Synthetic hair brushes are available for all painting, and these tend to replicate the qualities of the best natural hair brushes available. Generally synthetic hair tends to have more spring or ‘snap’ (when one pushes the head of hair to one side and then release, the hairs ‘ping’ back into place more quickly than most natural hair brushes), which is sometimes favoured by artists because the marks one can achieve with a springy brush tend to be more expressive and punchy. Because they are not natural the hair tends to also have a greater lifespan. All brushes, if looked after, can last a very long time with careful cleaning and storing, and care advice is given further on in this article.

Because there are no absolutes in art, Da Vinci also offer sable hair brushes for oil and acrylic, which are ideal for thin applications of colour, and really, with the right care, watercolour brushes can be used with oil and acrylic paint as oil and acrylic brushes could be used with watercolour paint.
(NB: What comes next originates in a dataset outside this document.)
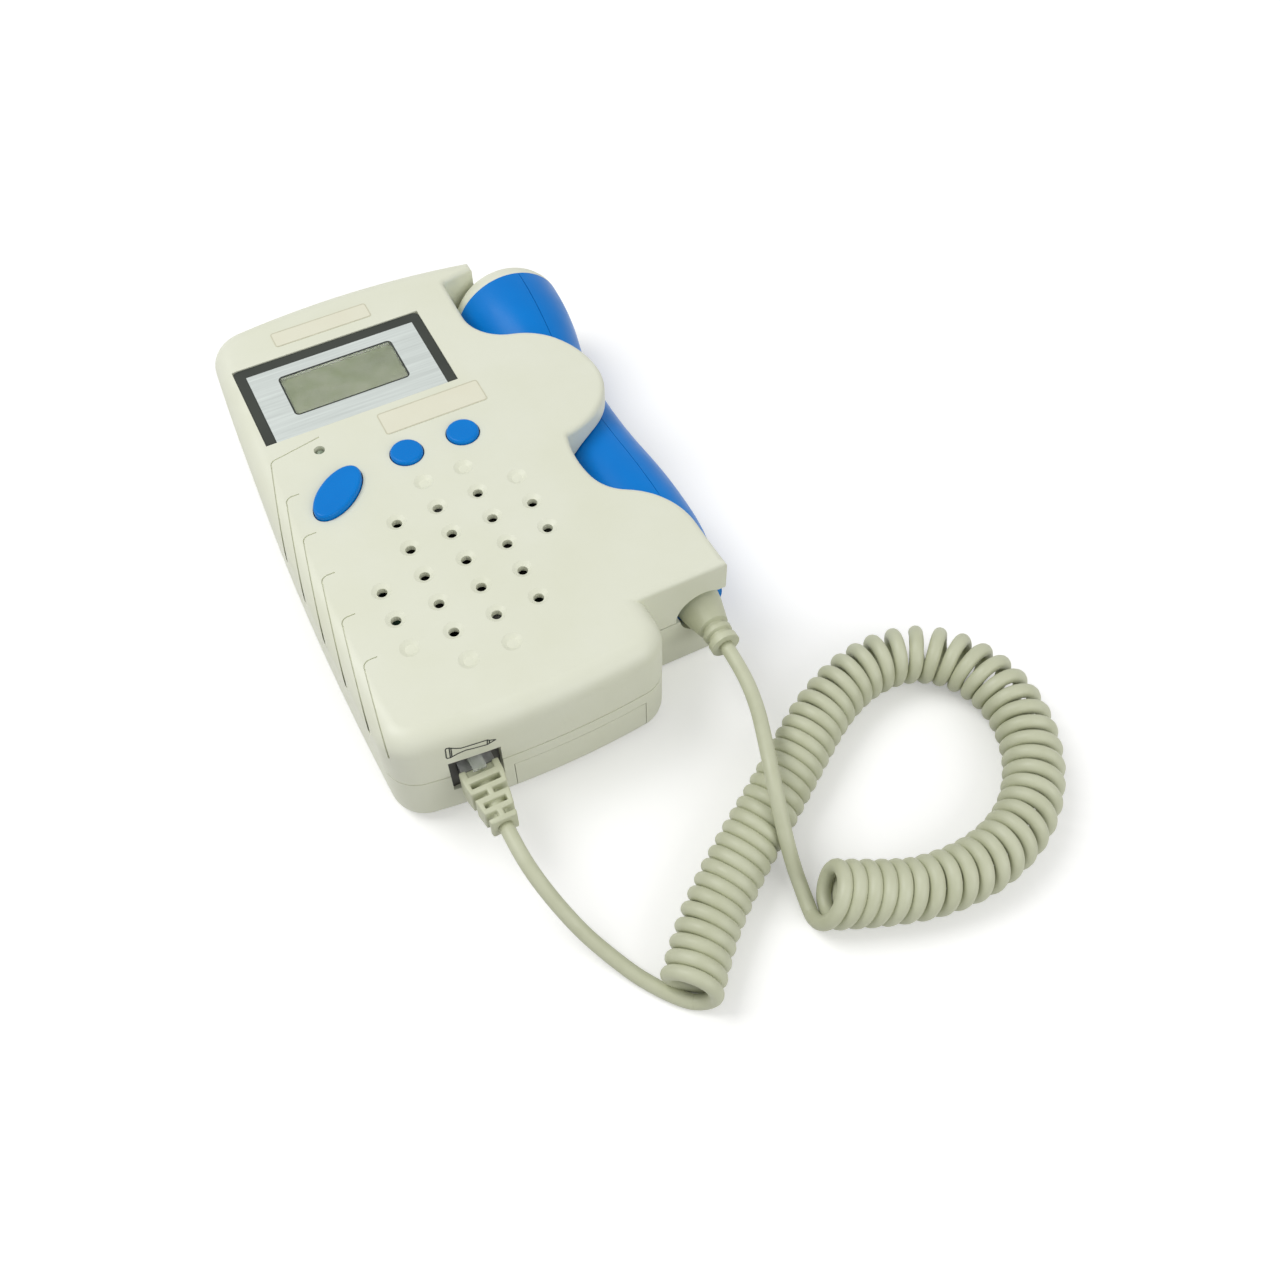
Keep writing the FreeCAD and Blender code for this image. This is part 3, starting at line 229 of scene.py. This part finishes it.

We do advise however that you separate the brushes you use for specific media from one another, as this will avoid any compromises in the performance of your brush.

Caring for and cleaning your brushes

The lifespan of a brush is prolonged if it is kept clean and cared for.

Both natural hair and synthetic hair brushes benefit from being cleaned with artist’s brush soap, as it contains natural oils which help to moisturise the hairs, which help them to keep their strength and shape. If the hairs are not sufficiently moisturised with oils (and this is especially true of natural hair brushes) then the structure of each filament becomes brittle, and the hair is more susceptible to breaking, or splaying, damaging the shape of the head of the brush. Therefore it is a very good idea to get into the habit of doing the following at the end of each painting session:

Remove the excess paint from you brush. For watercolour and acrylic painters, rinse in a jar of cleaning water or under a running tap and then blot on a clean rag or kitchen towel. For oil painters rinse in a jar of solvent (turpentine, white spirit, low odour solvent or Zest-It), then blot on a clean rag.

Once your brushes are well rinsed, with the majority of the paint having been removed from the hairs, gently rub the head of the brush on to your brush soap. Work into a lather with your fingers. You may find that the lather turns the colour of the paint you have been painting with last!

Rinse under running lukewarm water and repeat until the lather remains white. Remember to work the lather with your fingers right up against the ferrule, as acrylic and oil paint are particularly good at getting lodged up there and if the paint is not washed away, the brush is likely to lose its shape and splay.

Once the hairs are clean, blot on to another clean rag and shape the brush head with your fingers.

Leave to air dry, ideally by hanging the brush from its handle somewhere reasonably well ventilated. This will allow any water in the ferrule to leave the brush, preventing any rotting of the handle to occur.